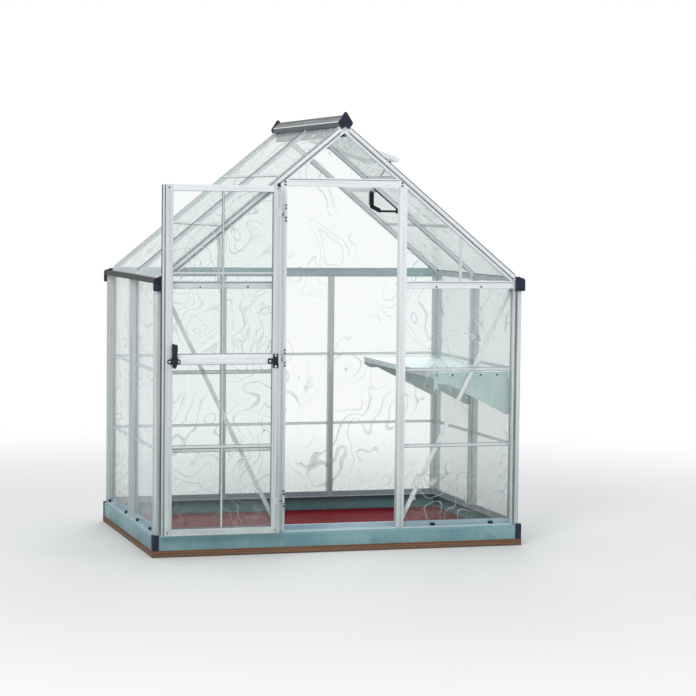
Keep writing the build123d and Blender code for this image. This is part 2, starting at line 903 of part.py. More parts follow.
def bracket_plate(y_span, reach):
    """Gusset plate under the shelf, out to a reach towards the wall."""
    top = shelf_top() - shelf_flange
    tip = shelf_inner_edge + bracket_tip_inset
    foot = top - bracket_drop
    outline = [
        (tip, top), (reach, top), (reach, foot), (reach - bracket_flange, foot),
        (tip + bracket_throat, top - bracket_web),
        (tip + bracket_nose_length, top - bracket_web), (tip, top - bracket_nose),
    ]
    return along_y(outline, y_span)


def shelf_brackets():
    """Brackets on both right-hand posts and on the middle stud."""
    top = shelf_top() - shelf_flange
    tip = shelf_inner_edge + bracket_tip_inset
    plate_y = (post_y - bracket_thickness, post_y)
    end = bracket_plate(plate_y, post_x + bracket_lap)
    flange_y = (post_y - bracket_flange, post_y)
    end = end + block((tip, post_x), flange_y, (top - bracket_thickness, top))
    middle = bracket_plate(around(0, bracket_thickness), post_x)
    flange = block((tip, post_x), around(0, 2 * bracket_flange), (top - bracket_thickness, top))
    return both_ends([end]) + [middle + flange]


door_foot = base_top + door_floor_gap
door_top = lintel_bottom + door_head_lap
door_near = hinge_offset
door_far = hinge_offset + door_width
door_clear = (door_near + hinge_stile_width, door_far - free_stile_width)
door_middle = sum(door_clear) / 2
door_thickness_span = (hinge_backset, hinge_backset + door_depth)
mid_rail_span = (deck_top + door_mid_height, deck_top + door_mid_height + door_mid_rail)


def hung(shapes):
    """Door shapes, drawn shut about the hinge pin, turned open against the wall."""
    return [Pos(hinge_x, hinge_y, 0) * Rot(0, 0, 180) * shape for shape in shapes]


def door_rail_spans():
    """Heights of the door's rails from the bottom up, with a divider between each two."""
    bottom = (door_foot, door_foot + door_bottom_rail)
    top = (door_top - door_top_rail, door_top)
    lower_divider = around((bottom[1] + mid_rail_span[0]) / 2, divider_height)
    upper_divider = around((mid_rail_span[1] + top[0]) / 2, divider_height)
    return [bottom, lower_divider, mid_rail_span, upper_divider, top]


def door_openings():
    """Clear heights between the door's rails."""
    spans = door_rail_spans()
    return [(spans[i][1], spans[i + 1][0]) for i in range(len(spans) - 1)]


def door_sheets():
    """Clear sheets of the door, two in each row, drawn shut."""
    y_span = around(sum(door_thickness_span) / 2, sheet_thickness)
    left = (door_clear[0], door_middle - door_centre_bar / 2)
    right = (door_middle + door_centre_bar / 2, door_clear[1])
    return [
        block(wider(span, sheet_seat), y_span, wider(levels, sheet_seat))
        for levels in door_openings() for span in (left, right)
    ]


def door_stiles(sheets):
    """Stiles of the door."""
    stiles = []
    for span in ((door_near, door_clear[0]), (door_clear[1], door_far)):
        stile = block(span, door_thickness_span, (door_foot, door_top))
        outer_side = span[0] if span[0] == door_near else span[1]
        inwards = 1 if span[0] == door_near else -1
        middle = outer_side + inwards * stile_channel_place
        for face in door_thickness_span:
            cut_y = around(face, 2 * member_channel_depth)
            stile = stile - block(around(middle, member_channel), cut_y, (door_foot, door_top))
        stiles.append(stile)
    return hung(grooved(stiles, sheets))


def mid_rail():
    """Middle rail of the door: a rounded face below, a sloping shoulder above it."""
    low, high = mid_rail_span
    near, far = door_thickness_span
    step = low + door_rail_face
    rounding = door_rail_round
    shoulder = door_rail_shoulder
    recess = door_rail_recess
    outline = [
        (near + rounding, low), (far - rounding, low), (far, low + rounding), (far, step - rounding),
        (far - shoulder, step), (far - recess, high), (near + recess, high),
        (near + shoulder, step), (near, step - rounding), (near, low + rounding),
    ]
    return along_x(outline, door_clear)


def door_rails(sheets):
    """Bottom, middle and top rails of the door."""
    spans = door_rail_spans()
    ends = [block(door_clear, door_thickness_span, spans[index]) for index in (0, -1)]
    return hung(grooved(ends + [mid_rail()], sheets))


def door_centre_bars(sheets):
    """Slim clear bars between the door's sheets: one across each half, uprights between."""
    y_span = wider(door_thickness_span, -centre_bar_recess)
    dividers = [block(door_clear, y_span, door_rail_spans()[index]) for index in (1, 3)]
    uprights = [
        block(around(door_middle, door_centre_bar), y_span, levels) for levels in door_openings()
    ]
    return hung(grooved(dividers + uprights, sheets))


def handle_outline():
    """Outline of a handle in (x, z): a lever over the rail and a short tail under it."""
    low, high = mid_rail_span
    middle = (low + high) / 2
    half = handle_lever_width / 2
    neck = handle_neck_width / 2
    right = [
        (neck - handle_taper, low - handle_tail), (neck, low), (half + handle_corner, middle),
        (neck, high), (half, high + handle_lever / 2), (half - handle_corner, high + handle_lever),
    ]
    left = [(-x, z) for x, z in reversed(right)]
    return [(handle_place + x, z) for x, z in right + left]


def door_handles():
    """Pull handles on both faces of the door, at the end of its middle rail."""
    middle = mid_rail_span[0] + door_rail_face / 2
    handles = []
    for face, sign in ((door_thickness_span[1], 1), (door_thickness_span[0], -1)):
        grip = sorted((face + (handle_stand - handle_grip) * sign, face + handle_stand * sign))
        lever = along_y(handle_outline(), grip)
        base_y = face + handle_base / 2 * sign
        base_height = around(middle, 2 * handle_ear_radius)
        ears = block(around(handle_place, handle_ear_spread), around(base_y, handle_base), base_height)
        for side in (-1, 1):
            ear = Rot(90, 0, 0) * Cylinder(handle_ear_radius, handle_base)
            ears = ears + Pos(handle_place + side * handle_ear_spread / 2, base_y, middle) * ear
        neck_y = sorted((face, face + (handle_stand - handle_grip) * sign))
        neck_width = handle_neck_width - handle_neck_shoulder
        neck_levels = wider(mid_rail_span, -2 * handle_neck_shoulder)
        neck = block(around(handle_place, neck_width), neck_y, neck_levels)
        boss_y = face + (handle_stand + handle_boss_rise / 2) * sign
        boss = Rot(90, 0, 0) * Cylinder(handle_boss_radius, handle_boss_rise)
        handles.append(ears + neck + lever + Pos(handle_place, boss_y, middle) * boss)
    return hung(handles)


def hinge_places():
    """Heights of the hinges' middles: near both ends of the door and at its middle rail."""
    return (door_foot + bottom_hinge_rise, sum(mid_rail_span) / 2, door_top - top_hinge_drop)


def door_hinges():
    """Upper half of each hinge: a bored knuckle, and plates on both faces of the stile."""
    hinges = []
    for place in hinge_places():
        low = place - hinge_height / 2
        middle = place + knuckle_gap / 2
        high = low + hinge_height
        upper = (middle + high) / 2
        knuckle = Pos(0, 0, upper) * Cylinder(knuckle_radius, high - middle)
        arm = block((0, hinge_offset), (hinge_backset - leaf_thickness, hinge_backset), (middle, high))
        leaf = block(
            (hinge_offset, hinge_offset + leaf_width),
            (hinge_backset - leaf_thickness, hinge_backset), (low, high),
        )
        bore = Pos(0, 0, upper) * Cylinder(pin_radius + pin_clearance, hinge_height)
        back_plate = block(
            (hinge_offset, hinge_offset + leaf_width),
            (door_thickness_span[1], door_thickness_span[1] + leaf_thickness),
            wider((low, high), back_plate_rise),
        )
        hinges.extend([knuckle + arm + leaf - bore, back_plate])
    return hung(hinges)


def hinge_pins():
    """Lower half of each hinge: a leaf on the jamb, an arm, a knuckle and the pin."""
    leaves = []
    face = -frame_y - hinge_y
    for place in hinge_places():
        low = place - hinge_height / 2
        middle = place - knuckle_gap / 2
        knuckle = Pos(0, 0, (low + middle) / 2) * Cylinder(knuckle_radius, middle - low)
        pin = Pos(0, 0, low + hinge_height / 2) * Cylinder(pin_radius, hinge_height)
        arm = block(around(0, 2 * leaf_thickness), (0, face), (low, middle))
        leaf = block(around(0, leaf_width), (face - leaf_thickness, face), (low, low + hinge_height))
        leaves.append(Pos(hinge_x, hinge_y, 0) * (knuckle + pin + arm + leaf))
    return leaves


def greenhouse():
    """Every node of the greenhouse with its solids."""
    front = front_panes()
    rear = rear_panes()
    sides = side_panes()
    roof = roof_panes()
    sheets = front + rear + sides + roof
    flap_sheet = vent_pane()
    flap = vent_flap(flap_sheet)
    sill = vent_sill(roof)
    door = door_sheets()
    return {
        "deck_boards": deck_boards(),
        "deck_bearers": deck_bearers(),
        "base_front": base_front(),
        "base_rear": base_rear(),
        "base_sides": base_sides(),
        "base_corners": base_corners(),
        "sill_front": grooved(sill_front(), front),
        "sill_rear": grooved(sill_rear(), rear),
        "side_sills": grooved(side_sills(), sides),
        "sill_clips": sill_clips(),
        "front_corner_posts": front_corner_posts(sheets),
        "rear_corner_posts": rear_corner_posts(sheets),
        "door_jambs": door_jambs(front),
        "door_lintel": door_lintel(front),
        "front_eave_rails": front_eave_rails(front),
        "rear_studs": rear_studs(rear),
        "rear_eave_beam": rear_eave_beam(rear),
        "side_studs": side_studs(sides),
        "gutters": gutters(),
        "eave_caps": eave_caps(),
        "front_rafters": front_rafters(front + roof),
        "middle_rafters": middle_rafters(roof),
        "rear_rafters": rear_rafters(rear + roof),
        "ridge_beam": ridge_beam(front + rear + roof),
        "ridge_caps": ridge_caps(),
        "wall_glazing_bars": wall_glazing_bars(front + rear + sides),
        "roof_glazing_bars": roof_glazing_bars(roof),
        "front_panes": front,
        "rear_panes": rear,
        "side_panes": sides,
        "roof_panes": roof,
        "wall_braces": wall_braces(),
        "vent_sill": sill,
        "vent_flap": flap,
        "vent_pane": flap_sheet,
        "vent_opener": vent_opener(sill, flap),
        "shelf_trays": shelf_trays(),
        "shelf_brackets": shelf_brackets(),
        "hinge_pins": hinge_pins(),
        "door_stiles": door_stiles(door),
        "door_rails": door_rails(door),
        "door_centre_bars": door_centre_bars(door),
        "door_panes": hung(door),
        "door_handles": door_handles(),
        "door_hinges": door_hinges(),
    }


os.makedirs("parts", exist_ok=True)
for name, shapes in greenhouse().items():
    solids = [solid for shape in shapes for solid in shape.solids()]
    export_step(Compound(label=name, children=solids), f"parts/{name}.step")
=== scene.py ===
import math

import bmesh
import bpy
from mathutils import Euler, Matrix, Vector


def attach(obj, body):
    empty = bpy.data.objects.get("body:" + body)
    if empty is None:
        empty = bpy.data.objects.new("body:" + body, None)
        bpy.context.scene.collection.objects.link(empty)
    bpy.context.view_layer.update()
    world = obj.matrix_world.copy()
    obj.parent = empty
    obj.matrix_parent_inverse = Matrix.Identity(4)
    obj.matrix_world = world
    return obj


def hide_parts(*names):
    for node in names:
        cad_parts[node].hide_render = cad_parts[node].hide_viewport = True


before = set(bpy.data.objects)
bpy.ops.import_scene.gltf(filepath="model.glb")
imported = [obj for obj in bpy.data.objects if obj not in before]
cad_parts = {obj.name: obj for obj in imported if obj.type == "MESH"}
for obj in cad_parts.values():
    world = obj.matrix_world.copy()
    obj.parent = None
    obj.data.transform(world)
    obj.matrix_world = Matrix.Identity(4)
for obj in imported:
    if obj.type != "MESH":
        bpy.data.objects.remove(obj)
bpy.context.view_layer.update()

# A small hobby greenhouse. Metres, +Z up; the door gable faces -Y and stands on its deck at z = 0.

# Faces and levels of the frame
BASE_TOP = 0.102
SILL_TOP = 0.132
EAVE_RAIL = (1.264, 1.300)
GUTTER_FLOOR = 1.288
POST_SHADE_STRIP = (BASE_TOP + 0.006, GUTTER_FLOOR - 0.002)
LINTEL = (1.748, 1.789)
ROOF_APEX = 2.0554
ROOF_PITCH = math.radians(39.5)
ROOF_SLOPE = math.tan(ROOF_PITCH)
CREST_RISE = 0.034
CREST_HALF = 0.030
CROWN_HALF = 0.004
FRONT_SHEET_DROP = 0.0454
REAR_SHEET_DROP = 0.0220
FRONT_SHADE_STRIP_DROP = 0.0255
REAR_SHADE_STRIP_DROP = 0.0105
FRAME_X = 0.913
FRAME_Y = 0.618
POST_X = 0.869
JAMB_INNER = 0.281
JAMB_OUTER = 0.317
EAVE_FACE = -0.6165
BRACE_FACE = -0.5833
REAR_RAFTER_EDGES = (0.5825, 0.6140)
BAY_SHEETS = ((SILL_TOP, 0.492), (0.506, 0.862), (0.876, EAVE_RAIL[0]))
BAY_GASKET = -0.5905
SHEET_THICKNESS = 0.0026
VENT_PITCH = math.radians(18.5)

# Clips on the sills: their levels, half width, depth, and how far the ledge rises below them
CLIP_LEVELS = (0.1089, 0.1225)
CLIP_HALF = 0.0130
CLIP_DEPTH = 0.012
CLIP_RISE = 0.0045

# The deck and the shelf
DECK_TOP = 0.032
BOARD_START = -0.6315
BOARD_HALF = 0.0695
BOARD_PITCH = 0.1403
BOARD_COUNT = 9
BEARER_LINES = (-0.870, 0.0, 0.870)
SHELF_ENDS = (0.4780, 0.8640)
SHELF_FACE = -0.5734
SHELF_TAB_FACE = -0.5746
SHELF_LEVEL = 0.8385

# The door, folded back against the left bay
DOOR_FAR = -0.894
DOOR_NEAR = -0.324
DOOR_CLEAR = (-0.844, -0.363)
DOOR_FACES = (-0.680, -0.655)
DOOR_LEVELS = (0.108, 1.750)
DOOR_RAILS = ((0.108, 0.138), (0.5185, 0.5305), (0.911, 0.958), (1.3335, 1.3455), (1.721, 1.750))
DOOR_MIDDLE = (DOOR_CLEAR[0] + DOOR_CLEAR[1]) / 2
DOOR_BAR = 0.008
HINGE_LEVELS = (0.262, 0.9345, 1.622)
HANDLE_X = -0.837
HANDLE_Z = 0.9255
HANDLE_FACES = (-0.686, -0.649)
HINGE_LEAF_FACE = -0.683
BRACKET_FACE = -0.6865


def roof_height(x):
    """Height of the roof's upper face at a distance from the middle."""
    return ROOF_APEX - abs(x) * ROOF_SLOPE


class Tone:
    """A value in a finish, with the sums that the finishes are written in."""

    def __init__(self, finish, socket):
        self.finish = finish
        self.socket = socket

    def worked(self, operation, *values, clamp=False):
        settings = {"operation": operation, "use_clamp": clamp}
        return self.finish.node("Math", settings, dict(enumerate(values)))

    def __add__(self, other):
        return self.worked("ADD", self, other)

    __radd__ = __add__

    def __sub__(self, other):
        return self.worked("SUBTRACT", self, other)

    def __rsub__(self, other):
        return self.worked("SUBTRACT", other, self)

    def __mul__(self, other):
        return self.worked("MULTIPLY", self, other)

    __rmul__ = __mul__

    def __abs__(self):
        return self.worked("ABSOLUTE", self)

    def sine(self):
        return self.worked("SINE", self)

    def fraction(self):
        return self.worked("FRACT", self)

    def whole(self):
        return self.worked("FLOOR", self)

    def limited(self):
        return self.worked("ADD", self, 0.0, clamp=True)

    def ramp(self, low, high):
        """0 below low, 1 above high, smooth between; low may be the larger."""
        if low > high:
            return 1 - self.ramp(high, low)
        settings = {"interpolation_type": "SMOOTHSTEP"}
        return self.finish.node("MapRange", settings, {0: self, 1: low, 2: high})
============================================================
*PROBLEM TO SOLVE*
Starting at the line that contains "bpy.context.scene.collection.objects.link(empty)" and ending at the line that contains "before = set(bpy.data.objects)", repeat each line exactly, both ends included, and nothing else.

*THE RESULT*
        bpy.context.scene.collection.objects.link(empty)
    bpy.context.view_layer.update()
    world = obj.matrix_world.copy()
    obj.parent = empty
    obj.matrix_parent_inverse = Matrix.Identity(4)
    obj.matrix_world = world
    return obj


def hide_parts(*names):
    for node in names:
        cad_parts[node].hide_render = cad_parts[node].hide_viewport = True


before = set(bpy.data.objects)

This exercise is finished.